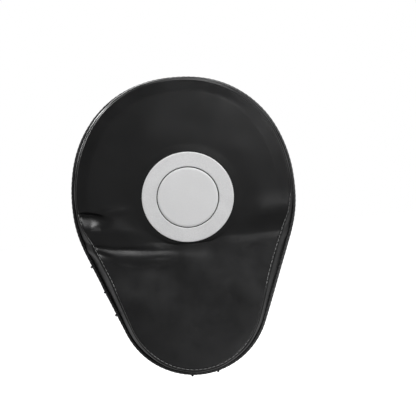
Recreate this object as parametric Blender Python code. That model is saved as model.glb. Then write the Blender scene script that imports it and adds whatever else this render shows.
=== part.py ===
"""Curved focus mitt for a left hand.

The mitt is a padded teardrop in two sections that meet at a flex line below the target. The
strike section carries the target and the finger pocket. The heel section carries the palm pad,
the thumb pocket and the wrist strap. The hitting face looks towards -Y, the hand goes in from
behind, and +Z runs to the fingertips. The origin is the middle of the palm pad's flat face.

Each section is drawn in its own frame: x across, b backwards from the flex axis, s up from it.
Lengths are in millimetres and are turned into metres when a mesh is made.
"""
import math

import bmesh
import bpy
from mathutils import Matrix, Vector

MM = 0.001
GAP = 0.3                      # between pieces that touch

# Flex axis, and how far each section leans from upright about it
FLEX_Y = -7.3
FLEX_Z = 26.0
STRIKE_LEAN = math.radians(14)
HEEL_LEAN = math.radians(-9)
GROOVE = math.radians(19.5)    # half-angle of the groove between the foam sections

# Teardrop outline, measured upright from the wrist end
CROWN_R = 95.4                 # wide upper arc
CROWN_Z = 145.1
CROWN_RISE = 1.089             # height of the crown over its radius
CROWN_POWER = 2.2              # 2 would be an ellipse
HEEL_R = 64.9                  # narrow lower arc
FLEX_HEIGHT = 110.0            # flex axis above the wrist end
FLANK_HEIGHTS = (57.0, 74.0, 91.0)
CROWN_START = math.radians(-12)

# How far the hitting face lies inside the rear edge: all round, on the flanks, and at the waist
FACE_INSET = 1.0
FLANK_INSET = 4.5
WAIST_INSET = 7.0
WAIST_HEIGHT = 75.0
WAIST_SPREAD = 38.0

# Layers from the back (b = BACK) to the hitting face (b = FACE)
BACK = 3.5
THICK = 34.0
FACE = BACK - THICK
SKIN = 1.2
BOARD = 4.5
CORE = 14.0
BINDING_R = 1.5
SEAM = 2 * BINDING_R + GAP     # the panels' edge lies this far inside the binding's
SLACK = 1.0                    # between the filling and the side band
BAND_STEPS = 4                 # rows of faces across the side band

# Target
TARGET_R = 38.0
TARGET_INNER_R = 25.2
TARGET_LINE = 0.7
TARGET_X = 3.4
TARGET_S = 48.3
TARGET_SKIN = 0.5

# Finger pocket on the strike section
POCKET_W = 46.0                # half-width of its mouth
POCKET_D = 34.0
POCKET_S = 14.0
POCKET_L = 100.0
POCKET_TAPER = 0.30

# Thumb pocket on the heel section
THUMB_W = 18.5
THUMB_D = 25.0
THUMB_L = 40.0
THUMB_TAPER = 0.36
THUMB_MOUTH = (-45.0, -50.5)
THUMB_SWAY = -0.55             # sideways travel for each millimetre towards the tip

# Walls of both pockets, from the outside in
SHELL = 1.6
FINGER_PADDING = 4.0
THUMB_PADDING = 2.0
LINING = 0.9
NEST = 0.5
TIP_ROUND = 0.4                # how much the last of a pocket's width closes at its tip

# Palm pad
PALM_W = 26.0
PALM_H = 19.0
PALM_DEEP = 14.0
PALM_ROUND = 3.0

# Wrist strap: an arch over the wrist, in a fixed half and a flap that overlaps it
STRAP_S = -76.0
STRAP_W = 30.0
STRAP_T = 2.2
ARCH_W = 43.0                  # half-width and height of the arch
ARCH_H = 40.0
PATCH_T = 0.9
PATCH_W = 26.0
TAB_END = 112.0                # degrees along the arch, from the fixed foot
FLAP_END = 52.0
FLAP_ROOT = 176.0
FLAP_AXIS = (-44.0, 6.0, STRAP_S)
PATCH_FROM = 60.0
PATCH_TO = 108.0
STRAP_CLEAR = 0.4              # between the strap's feet and the back panel
FOOT_X = (26.0, 37.0, 38.5)    # the fixed half lies flat between the first two and then turns up
FOOT_END = 16.0                # degrees along the arch at which it has turned up
KNEE_SHIFT = (2.2, -2.6)       # outwards and down, which rounds the turn
KNEE_TILT = 0.9
TAB_STEPS = 16
FLAP_STEPS = 22
PATCH_STEPS = 8
PULL_GAP = 0.6                 # degrees between the flap's end and its pull tab
PULL_LENGTH = 16.0             # degrees
PULL_SINK = 0.4
PULL_EXTRA = 0.8               # thicker than the strap
PULL_NARROW = 8.0
FLAP_RISE = (168.0, 48.0)      # where the flap starts to leave the arch's line, and over how far
ANCHOR_TALLER = 3.0            # than the strap is wide
TAB_ANCHOR = (31.0, 11.0, 1.2)     # x, width and thickness
FLAP_ANCHOR = (-34.0, 13.0, 2.4)
ANCHOR_OVER = 0.7              # between the fixed half and the patch over it
ANCHOR_ROUND = 2.0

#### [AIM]
Your task is to quote the listing above word for word.

#### [RESULT FOR THIS EXERCISE]
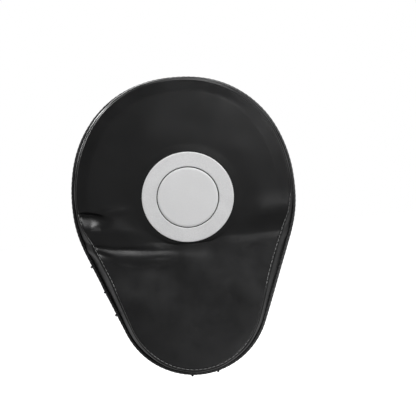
Recreate this object as parametric Blender Python code. That model is saved as model.glb. Then write the Blender scene script that imports it and adds whatever else this render shows.
=== part.py ===
"""Curved focus mitt for a left hand.

The mitt is a padded teardrop in two sections that meet at a flex line below the target. The
strike section carries the target and the finger pocket. The heel section carries the palm pad,
the thumb pocket and the wrist strap. The hitting face looks towards -Y, the hand goes in from
behind, and +Z runs to the fingertips. The origin is the middle of the palm pad's flat face.

Each section is drawn in its own frame: x across, b backwards from the flex axis, s up from it.
Lengths are in millimetres and are turned into metres when a mesh is made.
"""
import math

import bmesh
import bpy
from mathutils import Matrix, Vector

MM = 0.001
GAP = 0.3                      # between pieces that touch

# Flex axis, and how far each section leans from upright about it
FLEX_Y = -7.3
FLEX_Z = 26.0
STRIKE_LEAN = math.radians(14)
HEEL_LEAN = math.radians(-9)
GROOVE = math.radians(19.5)    # half-angle of the groove between the foam sections

# Teardrop outline, measured upright from the wrist end
CROWN_R = 95.4                 # wide upper arc
CROWN_Z = 145.1
CROWN_RISE = 1.089             # height of the crown over its radius
CROWN_POWER = 2.2              # 2 would be an ellipse
HEEL_R = 64.9                  # narrow lower arc
FLEX_HEIGHT = 110.0            # flex axis above the wrist end
FLANK_HEIGHTS = (57.0, 74.0, 91.0)
CROWN_START = math.radians(-12)

# How far the hitting face lies inside the rear edge: all round, on the flanks, and at the waist
FACE_INSET = 1.0
FLANK_INSET = 4.5
WAIST_INSET = 7.0
WAIST_HEIGHT = 75.0
WAIST_SPREAD = 38.0

# Layers from the back (b = BACK) to the hitting face (b = FACE)
BACK = 3.5
THICK = 34.0
FACE = BACK - THICK
SKIN = 1.2
BOARD = 4.5
CORE = 14.0
BINDING_R = 1.5
SEAM = 2 * BINDING_R + GAP     # the panels' edge lies this far inside the binding's
SLACK = 1.0                    # between the filling and the side band
BAND_STEPS = 4                 # rows of faces across the side band

# Target
TARGET_R = 38.0
TARGET_INNER_R = 25.2
TARGET_LINE = 0.7
TARGET_X = 3.4
TARGET_S = 48.3
TARGET_SKIN = 0.5

# Finger pocket on the strike section
POCKET_W = 46.0                # half-width of its mouth
POCKET_D = 34.0
POCKET_S = 14.0
POCKET_L = 100.0
POCKET_TAPER = 0.30

# Thumb pocket on the heel section
THUMB_W = 18.5
THUMB_D = 25.0
THUMB_L = 40.0
THUMB_TAPER = 0.36
THUMB_MOUTH = (-45.0, -50.5)
THUMB_SWAY = -0.55             # sideways travel for each millimetre towards the tip

# Walls of both pockets, from the outside in
SHELL = 1.6
FINGER_PADDING = 4.0
THUMB_PADDING = 2.0
LINING = 0.9
NEST = 0.5
TIP_ROUND = 0.4                # how much the last of a pocket's width closes at its tip

# Palm pad
PALM_W = 26.0
PALM_H = 19.0
PALM_DEEP = 14.0
PALM_ROUND = 3.0

# Wrist strap: an arch over the wrist, in a fixed half and a flap that overlaps it
STRAP_S = -76.0
STRAP_W = 30.0
STRAP_T = 2.2
ARCH_W = 43.0                  # half-width and height of the arch
ARCH_H = 40.0
PATCH_T = 0.9
PATCH_W = 26.0
TAB_END = 112.0                # degrees along the arch, from the fixed foot
FLAP_END = 52.0
FLAP_ROOT = 176.0
FLAP_AXIS = (-44.0, 6.0, STRAP_S)
PATCH_FROM = 60.0
PATCH_TO = 108.0
STRAP_CLEAR = 0.4              # between the strap's feet and the back panel
FOOT_X = (26.0, 37.0, 38.5)    # the fixed half lies flat between the first two and then turns up
FOOT_END = 16.0                # degrees along the arch at which it has turned up
KNEE_SHIFT = (2.2, -2.6)       # outwards and down, which rounds the turn
KNEE_TILT = 0.9
TAB_STEPS = 16
FLAP_STEPS = 22
PATCH_STEPS = 8
PULL_GAP = 0.6                 # degrees between the flap's end and its pull tab
PULL_LENGTH = 16.0             # degrees
PULL_SINK = 0.4
PULL_EXTRA = 0.8               # thicker than the strap
PULL_NARROW = 8.0
FLAP_RISE = (168.0, 48.0)      # where the flap starts to leave the arch's line, and over how far
ANCHOR_TALLER = 3.0            # than the strap is wide
TAB_ANCHOR = (31.0, 11.0, 1.2)     # x, width and thickness
FLAP_ANCHOR = (-34.0, 13.0, 2.4)
ANCHOR_OVER = 0.7              # between the fixed half and the patch over it
ANCHOR_ROUND = 2.0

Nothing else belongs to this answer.